Exercise: Using the data below, return the stretch from the line that contains "# Tack dabs: low" through the line that contains "for corner in", both included, exactly as it stands and nothing beyond it.

Data shown:
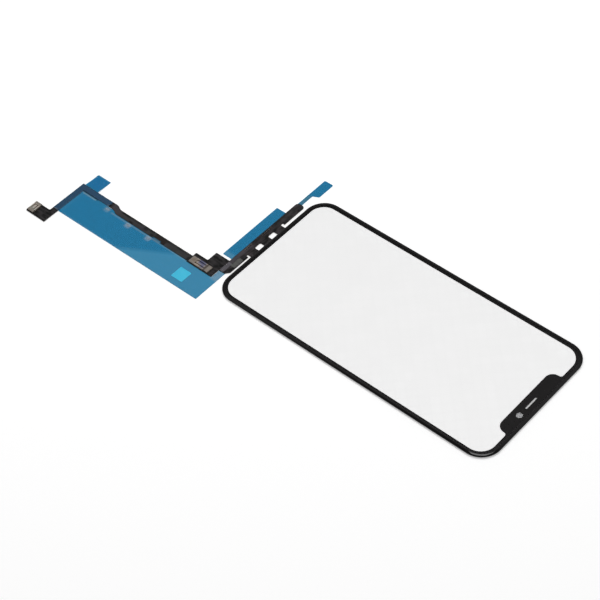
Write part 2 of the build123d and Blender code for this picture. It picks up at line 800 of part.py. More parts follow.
# Side liner: a narrow neck out of the strip's right end, with a wide pull tab
with BuildPart() as side_liner:
    with BuildSketch() as side_liner_plan:
        side_far_y = strip_far_y - side_liner_drop
        neck_right = strip_right + side_liner_neck_length
        pad_left = neck_right + side_liner_slope
        pad_right = pad_left + side_liner_pad_length
        with BuildLine():
            Polyline(
                (strip_right - side_liner_overlap, side_far_y),
                (strip_right - side_liner_overlap, side_far_y - side_liner_neck_width),
                (neck_right, side_far_y - side_liner_neck_width),
                (pad_left, side_far_y - side_liner_pad_width),
                (pad_right, side_far_y - side_liner_pad_width),
                (pad_right, side_far_y),
                close=True,
            )
        make_face()
        fillet(
            [
                nearest(side_liner_plan, neck_right, side_far_y - side_liner_neck_width),
                nearest(side_liner_plan, pad_left, side_far_y - side_liner_pad_width),
                nearest(side_liner_plan, pad_right, side_far_y - side_liner_pad_width),
                nearest(side_liner_plan, pad_right, side_far_y),
            ],
            side_liner_corner_radius,
        )
    extrude(amount=liner_thickness)
side_liner.part.label = "side_liner"
export_step(side_liner.part, "parts/side_liner.step")

# Side adhesive: the mounting adhesive under the strip's right end
with BuildPart() as side_adhesive:
    with BuildSketch(Plane.XY.offset(liner_thickness)):
        block(
            strip_right - side_liner_overlap + adhesive_margin,
            strip_right - adhesive_margin,
            side_far_y - side_liner_neck_width + adhesive_margin,
            side_far_y - adhesive_margin,
        )
    extrude(amount=flex_bottom - liner_thickness)
side_adhesive.part.label = "side_adhesive"
export_step(side_adhesive.part, "parts/side_adhesive.step")

# Liner square: a small cyan sticker on the main liner
with BuildPart() as liner_square:
    square_x = main_liner_left + square_side_gap + square_size / 2
    square_y = land_low_y + square_rise + square_size / 2
    with BuildSketch(Plane.XY.offset(liner_thickness)):
        with Locations((square_x, square_y)):
            RectangleRounded(square_size, square_size, liner_corner_radius)
    extrude(amount=square_thickness)
liner_square.part.label = "liner_square"
export_step(liner_square.part, "parts/liner_square.step")

# Tack dabs: low oval dabs of clear adhesive on the main liner beside the tail
dabs = (
    (upper_tail_left - dab_setback, neck_far_y + low_dab_rise, liner_thickness),
    (upper_tail_left - dab_setback, neck_far_y + mid_dab_share * upper_tail_length, liner_thickness),
    (top_tail_left - dab_setback + liner_gap, slit_y - high_dab_drop, over_liner_top),
)
with BuildPart() as tack_dabs:
    for dab_x, dab_y, dab_z in dabs:
        with BuildSketch(Plane.XY.offset(dab_z)):
            with Locations((dab_x, dab_y)):
                Ellipse(dab_width / 2, dab_length / 2)
        extrude(amount=dab_height, taper=dab_taper)
tack_dabs.part.label = "tack_dabs"
export_step(tack_dabs.part, "parts/tack_dabs.step")
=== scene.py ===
import math

import bpy
import numpy as np
from mathutils import Matrix, Vector


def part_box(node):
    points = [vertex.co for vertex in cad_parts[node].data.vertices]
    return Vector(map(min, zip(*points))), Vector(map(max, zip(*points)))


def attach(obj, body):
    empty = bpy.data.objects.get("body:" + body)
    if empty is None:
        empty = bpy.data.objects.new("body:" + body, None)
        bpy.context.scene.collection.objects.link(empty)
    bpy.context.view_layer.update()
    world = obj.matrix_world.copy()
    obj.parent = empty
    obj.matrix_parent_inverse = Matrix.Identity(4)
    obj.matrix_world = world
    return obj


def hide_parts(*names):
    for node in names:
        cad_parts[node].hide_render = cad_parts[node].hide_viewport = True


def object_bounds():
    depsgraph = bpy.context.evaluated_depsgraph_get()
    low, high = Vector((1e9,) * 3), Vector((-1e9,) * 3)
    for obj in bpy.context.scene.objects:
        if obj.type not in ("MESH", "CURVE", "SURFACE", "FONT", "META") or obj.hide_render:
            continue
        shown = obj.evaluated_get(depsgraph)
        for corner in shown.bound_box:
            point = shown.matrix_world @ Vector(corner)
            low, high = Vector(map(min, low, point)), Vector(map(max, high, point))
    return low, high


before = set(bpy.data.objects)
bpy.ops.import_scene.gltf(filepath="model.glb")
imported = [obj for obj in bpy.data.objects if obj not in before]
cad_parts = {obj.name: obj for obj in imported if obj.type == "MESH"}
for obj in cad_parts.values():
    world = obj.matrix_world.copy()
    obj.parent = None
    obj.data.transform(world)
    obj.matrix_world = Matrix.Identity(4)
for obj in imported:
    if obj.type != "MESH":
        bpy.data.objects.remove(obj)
cad_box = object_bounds()

# A phone's touch-screen cover glass with its sensor film, flex circuit, connectors and blue release films.
# The part lies flat and face up. Sizes are in millimetres here, and become metres in meshes and node trees.

MM = 0.001


def span(node, axis):
    """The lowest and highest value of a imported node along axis 0, 1 or 2, in millimetres."""
    low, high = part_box(node)
    return low[axis] / MM, high[axis] / MM


# The glass, its print and the sensor film
GLASS_X, GLASS_Y, GLASS_Z = (span("cover_glass", axis) for axis in range(3))
CORNER_RADIUS = 9.17
RIM_WIDTH, RIM_DROP, BACK_BEVEL = 1.50, 0.36, 0.10
INK_Z = span("border_ink", 2)
SENSOR_TOP = span("touch_sensor", 2)[1]
FEATURE_Y = GLASS_Y[0] + 4.29
SLOT_HALF = (3.55, 0.45)
CAMERA_WINDOW = (-7.3, FEATURE_Y)
CAMERA_WINDOW_RADIUS = 1.39

# How near to a level a point still counts as lying on it
SKIN = 0.002

# The flex circuit's edges, from what stands a known distance inside them
SHIELD_SETBACK, TAIL_ADHESIVE_SETBACK, ARM_ADHESIVE_SETBACK = 0.15, 0.95, 0.50
TAIL_WIDTH, ARM_WIDTH = 3.10, 3.20
LAND_LEFT = span("riser_shield", 0)[0] - SHIELD_SETBACK
TAIL_LEFT = span("tail_adhesive", 0)[0] - TAIL_ADHESIVE_SETBACK
TOP_TAIL_RIGHT = span("arm_adhesive", 0)[1] + ARM_ADHESIVE_SETBACK
TOP_TAIL_LEFT = TOP_TAIL_RIGHT - TAIL_WIDTH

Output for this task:
# Tack dabs: low oval dabs of clear adhesive on the main liner beside the tail
dabs = (
    (upper_tail_left - dab_setback, neck_far_y + low_dab_rise, liner_thickness),
    (upper_tail_left - dab_setback, neck_far_y + mid_dab_share * upper_tail_length, liner_thickness),
    (top_tail_left - dab_setback + liner_gap, slit_y - high_dab_drop, over_liner_top),
)
with BuildPart() as tack_dabs:
    for dab_x, dab_y, dab_z in dabs:
        with BuildSketch(Plane.XY.offset(dab_z)):
            with Locations((dab_x, dab_y)):
                Ellipse(dab_width / 2, dab_length / 2)
        extrude(amount=dab_height, taper=dab_taper)
tack_dabs.part.label = "tack_dabs"
export_step(tack_dabs.part, "parts/tack_dabs.step")
=== scene.py ===
import math

import bpy
import numpy as np
from mathutils import Matrix, Vector


def part_box(node):
    points = [vertex.co for vertex in cad_parts[node].data.vertices]
    return Vector(map(min, zip(*points))), Vector(map(max, zip(*points)))


def attach(obj, body):
    empty = bpy.data.objects.get("body:" + body)
    if empty is None:
        empty = bpy.data.objects.new("body:" + body, None)
        bpy.context.scene.collection.objects.link(empty)
    bpy.context.view_layer.update()
    world = obj.matrix_world.copy()
    obj.parent = empty
    obj.matrix_parent_inverse = Matrix.Identity(4)
    obj.matrix_world = world
    return obj


def hide_parts(*names):
    for node in names:
        cad_parts[node].hide_render = cad_parts[node].hide_viewport = True


def object_bounds():
    depsgraph = bpy.context.evaluated_depsgraph_get()
    low, high = Vector((1e9,) * 3), Vector((-1e9,) * 3)
    for obj in bpy.context.scene.objects:
        if obj.type not in ("MESH", "CURVE", "SURFACE", "FONT", "META") or obj.hide_render:
            continue
        shown = obj.evaluated_get(depsgraph)
        for corner in shown.bound_box:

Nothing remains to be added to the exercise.